1: If you aim low you are going to most likely fail…. Yep… this is truth…. Things I would have been fairly decent at 5-10 years ago, I now am horrible at. It’s not like a refresher course… As you grow you start to get off the rails more and more, getting back on them is hard. There are things you aren’t supposed to question that you do. Things that are meant to make life easier for you that trip you up. In a sense, it’s more advanced than it should be!

2. It’s a very unfulfilling way to live… You think that humans desire winning above all else… but this actually isn’t the case. What we desire is overcoming challenges. We need to push ourselves. We need to grow. This desire is so engrained within us, that simply living on autopilot is depressing! Would I have accomplished all that I had aimed for, would I be happy? No, probably not… I’d probably feel trapped and frustrated. In fact, looking back, I realize many times I was my own worse enemy, as I refused to do things the easy way when that was all people wanted from me.

And so now, I want to push myself in life. I want to see how much God can accomplish through me. To be bold in what I pray for. To see just how far I can go within this crazy world!

So here we are at 26… there is still a long uphill road ahead of me, and to tell you honestly I have no idea where it leads…. But I like to think I’m getting closer to the right path. So even though walls still surround me, here’s to the light that lays at the end. Someone woke the dragon, let’s see what it can accomplish!

Intuition vs Impulsive

Originally Posted February 13 2017

Being an intuition based person, I often hear this, and as such feel it needs to be stated;

INTUITION IS NOT IMPULSIVENESS.

Intuition is the body’s ability to observe things faster than the brain can fully register. Impulsiveness is making decisions based on your mood and basic desires.

Intuition still requires discernment. Even though following intuition requires a leap of faith, there is much thought and double checking that goes into it. Impulsiveness is doing without thinking whatsoever.

Intuition is not based on “your feelings” though it is “a feeling” Impulsiveness can be controlled by your mood, hunger, loneliness, or more.

Intuition is a skill which becomes more accurate the more you use it. Impulsiveness becomes more wild and uncontrollable the more you use it.

Intuition is something not everyone will learn. It requires a strong amount of knowledge about yourself while also a strong focus on those and the world around you instead of yourself. Impulsiveness is something anyone can do and most WANT to do. The only restraint we have against it is fear or common sense.

If you are not an intuition based person I can see why intuition based people make you feel uncomfortable. Intuition is not an exact science, nor is it something you have a great deal of control over. However it is more accurate than not, and I will admit, I have far more regrets from NOT following it than vice versa.

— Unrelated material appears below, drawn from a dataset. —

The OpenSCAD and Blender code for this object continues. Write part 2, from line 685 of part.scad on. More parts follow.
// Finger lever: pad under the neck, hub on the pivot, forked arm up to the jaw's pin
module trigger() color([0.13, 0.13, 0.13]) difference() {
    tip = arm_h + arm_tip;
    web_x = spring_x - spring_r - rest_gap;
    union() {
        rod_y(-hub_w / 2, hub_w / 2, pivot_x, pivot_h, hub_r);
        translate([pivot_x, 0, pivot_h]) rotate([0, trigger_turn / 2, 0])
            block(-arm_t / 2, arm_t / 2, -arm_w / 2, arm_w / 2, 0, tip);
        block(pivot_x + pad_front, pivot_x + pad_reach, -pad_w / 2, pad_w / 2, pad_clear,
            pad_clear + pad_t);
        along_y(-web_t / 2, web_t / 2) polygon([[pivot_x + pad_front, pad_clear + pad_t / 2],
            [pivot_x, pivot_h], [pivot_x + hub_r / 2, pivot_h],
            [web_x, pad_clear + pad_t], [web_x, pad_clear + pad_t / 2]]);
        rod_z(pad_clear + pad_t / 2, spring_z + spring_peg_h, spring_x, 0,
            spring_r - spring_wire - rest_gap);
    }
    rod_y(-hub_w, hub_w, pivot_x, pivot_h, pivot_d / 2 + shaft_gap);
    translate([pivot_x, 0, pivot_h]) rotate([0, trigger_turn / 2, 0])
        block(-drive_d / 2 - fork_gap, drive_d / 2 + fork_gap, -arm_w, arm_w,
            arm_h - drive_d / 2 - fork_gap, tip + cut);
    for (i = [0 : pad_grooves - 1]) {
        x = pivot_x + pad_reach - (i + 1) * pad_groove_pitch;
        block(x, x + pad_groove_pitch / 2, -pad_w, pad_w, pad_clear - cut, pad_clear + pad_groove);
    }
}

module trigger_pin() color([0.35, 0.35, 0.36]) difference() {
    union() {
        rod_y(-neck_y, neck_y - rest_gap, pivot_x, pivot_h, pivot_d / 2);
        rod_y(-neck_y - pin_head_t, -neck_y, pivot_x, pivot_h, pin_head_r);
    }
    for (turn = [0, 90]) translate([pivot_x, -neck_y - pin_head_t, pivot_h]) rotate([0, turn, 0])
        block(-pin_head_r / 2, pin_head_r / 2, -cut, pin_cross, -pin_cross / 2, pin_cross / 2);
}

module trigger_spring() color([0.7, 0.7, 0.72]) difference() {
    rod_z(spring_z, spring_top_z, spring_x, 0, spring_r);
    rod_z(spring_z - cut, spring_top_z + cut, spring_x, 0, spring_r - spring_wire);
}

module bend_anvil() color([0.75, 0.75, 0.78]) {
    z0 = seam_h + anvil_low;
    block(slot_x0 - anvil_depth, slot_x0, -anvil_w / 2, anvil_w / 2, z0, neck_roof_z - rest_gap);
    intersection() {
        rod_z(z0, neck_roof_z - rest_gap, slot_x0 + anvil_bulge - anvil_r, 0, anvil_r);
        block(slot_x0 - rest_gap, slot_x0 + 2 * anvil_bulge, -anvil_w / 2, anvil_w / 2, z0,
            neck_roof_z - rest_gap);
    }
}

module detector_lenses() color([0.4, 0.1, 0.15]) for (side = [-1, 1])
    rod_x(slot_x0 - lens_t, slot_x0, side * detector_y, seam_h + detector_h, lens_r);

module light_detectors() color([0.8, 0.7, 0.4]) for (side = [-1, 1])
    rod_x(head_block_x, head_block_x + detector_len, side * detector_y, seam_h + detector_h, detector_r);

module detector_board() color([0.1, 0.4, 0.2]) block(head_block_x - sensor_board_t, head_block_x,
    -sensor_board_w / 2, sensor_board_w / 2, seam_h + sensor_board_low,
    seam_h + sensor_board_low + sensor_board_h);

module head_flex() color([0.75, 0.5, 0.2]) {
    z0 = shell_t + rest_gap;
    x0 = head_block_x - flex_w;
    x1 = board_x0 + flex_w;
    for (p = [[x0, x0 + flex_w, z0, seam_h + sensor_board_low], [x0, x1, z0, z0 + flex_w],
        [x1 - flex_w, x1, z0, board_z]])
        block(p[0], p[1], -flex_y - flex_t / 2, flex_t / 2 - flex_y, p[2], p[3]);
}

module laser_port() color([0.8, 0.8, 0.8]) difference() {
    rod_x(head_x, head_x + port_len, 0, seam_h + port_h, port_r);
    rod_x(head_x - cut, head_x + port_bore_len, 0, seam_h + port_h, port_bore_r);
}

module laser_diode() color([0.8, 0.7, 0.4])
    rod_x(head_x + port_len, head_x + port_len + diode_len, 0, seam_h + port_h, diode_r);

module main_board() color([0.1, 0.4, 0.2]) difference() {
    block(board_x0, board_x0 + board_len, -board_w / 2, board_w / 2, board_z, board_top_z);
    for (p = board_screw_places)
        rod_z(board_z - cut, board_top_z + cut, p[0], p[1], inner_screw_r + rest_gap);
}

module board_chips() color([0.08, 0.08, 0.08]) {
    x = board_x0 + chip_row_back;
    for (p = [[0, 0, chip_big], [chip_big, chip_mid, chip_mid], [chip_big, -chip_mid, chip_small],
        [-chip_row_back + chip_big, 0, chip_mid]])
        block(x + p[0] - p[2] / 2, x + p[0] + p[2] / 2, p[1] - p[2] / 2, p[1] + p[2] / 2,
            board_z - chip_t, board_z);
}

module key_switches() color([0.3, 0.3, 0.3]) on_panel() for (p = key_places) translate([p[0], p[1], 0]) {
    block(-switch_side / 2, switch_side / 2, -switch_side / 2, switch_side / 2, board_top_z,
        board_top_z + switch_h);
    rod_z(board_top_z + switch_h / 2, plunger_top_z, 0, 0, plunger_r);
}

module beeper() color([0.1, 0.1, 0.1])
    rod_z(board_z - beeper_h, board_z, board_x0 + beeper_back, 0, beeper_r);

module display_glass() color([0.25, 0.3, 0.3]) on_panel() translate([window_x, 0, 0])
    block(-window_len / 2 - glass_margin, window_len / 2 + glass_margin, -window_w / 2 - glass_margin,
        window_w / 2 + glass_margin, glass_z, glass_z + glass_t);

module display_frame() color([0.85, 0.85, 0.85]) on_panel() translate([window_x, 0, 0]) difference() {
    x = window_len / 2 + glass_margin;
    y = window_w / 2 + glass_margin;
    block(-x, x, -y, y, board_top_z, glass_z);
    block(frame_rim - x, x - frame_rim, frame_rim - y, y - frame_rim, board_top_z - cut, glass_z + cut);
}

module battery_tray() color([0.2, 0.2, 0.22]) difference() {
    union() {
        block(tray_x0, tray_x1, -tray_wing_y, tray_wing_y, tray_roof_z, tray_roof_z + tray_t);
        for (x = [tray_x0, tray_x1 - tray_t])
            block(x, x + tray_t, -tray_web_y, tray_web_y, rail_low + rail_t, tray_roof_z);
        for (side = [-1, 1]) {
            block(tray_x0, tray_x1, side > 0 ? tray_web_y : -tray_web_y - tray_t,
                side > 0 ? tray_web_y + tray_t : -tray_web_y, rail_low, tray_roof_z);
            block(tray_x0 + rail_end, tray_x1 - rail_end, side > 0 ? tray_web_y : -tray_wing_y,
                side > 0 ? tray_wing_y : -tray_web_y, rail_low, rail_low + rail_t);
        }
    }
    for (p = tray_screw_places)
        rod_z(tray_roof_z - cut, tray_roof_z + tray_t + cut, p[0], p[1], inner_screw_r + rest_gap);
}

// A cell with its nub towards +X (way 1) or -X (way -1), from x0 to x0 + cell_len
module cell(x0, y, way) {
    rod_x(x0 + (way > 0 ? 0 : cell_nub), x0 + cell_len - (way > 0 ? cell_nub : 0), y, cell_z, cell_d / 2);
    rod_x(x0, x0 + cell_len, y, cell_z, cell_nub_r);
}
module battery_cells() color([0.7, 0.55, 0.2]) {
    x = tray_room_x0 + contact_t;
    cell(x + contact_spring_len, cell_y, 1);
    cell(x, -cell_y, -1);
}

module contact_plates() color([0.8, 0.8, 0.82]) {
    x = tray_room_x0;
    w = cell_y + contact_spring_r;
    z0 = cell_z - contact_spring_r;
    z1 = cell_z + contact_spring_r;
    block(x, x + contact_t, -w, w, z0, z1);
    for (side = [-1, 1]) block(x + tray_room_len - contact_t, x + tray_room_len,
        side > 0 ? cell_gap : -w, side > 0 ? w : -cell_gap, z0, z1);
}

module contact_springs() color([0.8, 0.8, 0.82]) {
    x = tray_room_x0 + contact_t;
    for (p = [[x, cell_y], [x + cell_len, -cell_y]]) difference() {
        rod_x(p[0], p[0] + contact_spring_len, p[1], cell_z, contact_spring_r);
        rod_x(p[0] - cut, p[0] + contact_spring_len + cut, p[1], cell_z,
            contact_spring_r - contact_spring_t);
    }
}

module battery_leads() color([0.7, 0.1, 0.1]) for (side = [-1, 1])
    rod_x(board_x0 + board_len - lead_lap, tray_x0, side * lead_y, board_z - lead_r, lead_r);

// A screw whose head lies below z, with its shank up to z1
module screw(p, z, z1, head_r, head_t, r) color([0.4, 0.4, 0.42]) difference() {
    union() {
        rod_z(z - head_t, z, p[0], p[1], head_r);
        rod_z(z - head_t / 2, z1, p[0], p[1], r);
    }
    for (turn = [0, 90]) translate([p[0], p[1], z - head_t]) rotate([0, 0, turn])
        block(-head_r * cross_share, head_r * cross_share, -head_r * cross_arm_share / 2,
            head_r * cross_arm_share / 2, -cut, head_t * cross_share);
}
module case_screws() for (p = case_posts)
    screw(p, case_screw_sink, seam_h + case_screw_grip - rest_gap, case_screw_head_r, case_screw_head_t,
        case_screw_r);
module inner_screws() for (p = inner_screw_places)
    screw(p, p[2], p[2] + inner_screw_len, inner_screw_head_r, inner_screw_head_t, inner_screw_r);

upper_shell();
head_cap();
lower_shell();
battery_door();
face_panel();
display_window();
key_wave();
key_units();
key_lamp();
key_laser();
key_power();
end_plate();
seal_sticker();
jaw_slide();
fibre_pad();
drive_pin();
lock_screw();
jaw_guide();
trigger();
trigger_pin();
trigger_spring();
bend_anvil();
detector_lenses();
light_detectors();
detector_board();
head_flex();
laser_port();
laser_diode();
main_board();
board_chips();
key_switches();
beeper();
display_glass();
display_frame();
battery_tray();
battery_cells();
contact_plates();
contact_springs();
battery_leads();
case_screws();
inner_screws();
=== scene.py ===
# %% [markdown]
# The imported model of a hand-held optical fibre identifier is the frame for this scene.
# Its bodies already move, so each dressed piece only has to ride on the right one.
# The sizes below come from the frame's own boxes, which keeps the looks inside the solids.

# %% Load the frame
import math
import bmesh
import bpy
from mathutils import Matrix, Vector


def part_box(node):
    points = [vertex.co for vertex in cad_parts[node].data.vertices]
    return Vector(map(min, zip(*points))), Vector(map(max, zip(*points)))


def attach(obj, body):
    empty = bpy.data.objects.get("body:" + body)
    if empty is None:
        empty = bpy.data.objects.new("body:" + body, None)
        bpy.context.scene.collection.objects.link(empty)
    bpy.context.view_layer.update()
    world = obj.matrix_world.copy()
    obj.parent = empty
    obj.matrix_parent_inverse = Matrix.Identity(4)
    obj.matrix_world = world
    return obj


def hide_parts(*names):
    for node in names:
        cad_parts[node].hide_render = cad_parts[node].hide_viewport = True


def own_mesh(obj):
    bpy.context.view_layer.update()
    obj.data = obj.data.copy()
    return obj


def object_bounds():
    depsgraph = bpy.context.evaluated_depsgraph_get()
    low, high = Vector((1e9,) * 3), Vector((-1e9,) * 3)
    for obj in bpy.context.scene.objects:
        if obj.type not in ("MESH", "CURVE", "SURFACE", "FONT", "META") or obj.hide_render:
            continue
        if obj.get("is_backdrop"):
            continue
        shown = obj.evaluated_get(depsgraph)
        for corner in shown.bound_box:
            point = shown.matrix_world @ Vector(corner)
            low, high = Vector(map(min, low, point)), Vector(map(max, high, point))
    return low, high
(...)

If you are not an intuition based person, please respect those of us who are. We can’t always explain our reasons, or understand them fully ourselves, but there is wisdom in our judgements so don’t discount them. To live a life watching people fall into pitfalls you warned them about ahead of time simply because you could not explain them well enough is a rather torturous existence. So when we do give advice, consider it at least

Hollywood Introvert

Originally Posted December 23 2016

I tend to get frustrated with when Hollywood does the trope of the introvert who meets someone who stubbornly pulls them out of their shell, so that by overcoming their fear and social anxiety, they realize how much they are missing out on, and live happily ever after.

I feel there are several rather large misconceptions with this plot device… I won’t lie. Being an introvert CAN be incredibly lonely at times. That part is true. But the reason BEHIND the loneliness I find is what they get wrong.

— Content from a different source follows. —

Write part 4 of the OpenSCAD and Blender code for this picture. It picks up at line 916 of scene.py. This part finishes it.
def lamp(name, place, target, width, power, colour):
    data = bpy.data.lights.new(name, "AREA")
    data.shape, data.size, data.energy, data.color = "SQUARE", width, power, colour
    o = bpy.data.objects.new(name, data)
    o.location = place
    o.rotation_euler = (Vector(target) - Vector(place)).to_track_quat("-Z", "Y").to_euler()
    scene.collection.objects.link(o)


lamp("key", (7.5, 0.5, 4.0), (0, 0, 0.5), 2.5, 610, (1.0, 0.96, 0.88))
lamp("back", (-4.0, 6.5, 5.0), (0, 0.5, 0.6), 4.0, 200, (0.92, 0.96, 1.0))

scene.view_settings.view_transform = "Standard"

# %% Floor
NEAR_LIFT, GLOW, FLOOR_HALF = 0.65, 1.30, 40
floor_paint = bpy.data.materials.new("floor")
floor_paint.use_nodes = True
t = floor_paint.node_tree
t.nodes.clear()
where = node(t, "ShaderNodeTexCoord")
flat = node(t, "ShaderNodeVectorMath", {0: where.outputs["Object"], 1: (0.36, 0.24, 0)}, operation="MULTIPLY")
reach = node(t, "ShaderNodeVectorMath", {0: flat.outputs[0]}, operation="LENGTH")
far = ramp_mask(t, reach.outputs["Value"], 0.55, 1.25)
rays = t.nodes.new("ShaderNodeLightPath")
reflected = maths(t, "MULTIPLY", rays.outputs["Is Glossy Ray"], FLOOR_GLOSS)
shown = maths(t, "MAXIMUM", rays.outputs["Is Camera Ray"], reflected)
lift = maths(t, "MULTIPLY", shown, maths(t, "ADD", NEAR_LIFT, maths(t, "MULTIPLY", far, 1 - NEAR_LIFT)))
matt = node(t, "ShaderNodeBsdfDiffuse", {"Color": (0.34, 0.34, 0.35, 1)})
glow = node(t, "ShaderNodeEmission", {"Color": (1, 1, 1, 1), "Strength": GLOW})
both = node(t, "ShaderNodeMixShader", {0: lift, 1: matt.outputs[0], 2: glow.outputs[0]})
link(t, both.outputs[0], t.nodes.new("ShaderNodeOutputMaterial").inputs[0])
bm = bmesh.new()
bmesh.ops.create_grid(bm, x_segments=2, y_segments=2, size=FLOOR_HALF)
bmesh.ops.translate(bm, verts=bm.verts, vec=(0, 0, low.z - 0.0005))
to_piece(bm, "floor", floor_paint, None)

First error in thinking is that by making an introvert be social, they will no longer be an introvert… No…. Just no… Believe me. I can be very social if I work myself up to it, but it does not stop my introvert self. Because while I do like being around other people from time to time and talking with people, I also find it to be incredibly exhausting and stressful. Especially in large groups. This isn’t founded in a fear of people, or belief that they don’t like me. It’s just the way socializing works when you’re an introvert.

Secondly is the belief that being an introvert is a sign of weakness… that you just need someone to let you into their world, or else you will continue sitting on the outside scared. Truth be told, most of the introverts I have met in life have been the stronger people, showing great insight, knowledge, or emotional intelligence. They tend to be the people who get to know you on a deeper level and are the most likely to truly understand you even better than you understand yourself

But I think the biggest misconception is the thought that a lonely introvert is looking to be a made part of the exciting popular world… This is rarely the case… if that was what was needed, the answer would be simple. We would just join your world…. that’s easy.

When an introvert says they are lonely, it is not saying we are looking for someone to pull us out of our shell to join your world…. it is saying we are looking for someone else who is comfortable in their shell with whom we can be awkward shell buddies with. We aren’t saying we want a lot of friends… but a friend who we can relate to deeply with. We are not asking to be a part of your world, but to find someone who can keep up with our world and enjoy it as much as we do.

Those who try to save introverts, your efforts and heart behind it are appreciated. But if you really do want to show you care, let the introvert be the introvert, and respect the world they live in. There are high chances that world holds more beauty than they’re willing to give up on

Dreamer vs Innovator

Originally Posted September 22 2016

The only real difference between a dreamer and an innovator is ability to see your goals through to the end.

Surprisingly I find that the biggest cause of abandoned dreams is not weakness, lack of motivation, poorly thought out ideas, or being too ambitious…. It’s perfectionism.

There will never be “The perfect time to start” your plan. Nor will you ever have everything work out just as you plan right off the bat.

Life itself is not perfect let alone you. So don’t feel discouraged when plans don’t go your way. It has been said that the difference between an expert and a newbie is that the expert has failed more times than the newbie has even tried.

Now this doesn’t mean throw caution to the wind and go crazy. The purpose of failures are to learn from. So take their lessons to heart. Constantly tweak and adjust your plans as things line up and fall apart. Learn from your mistakes but don’t let them stop you!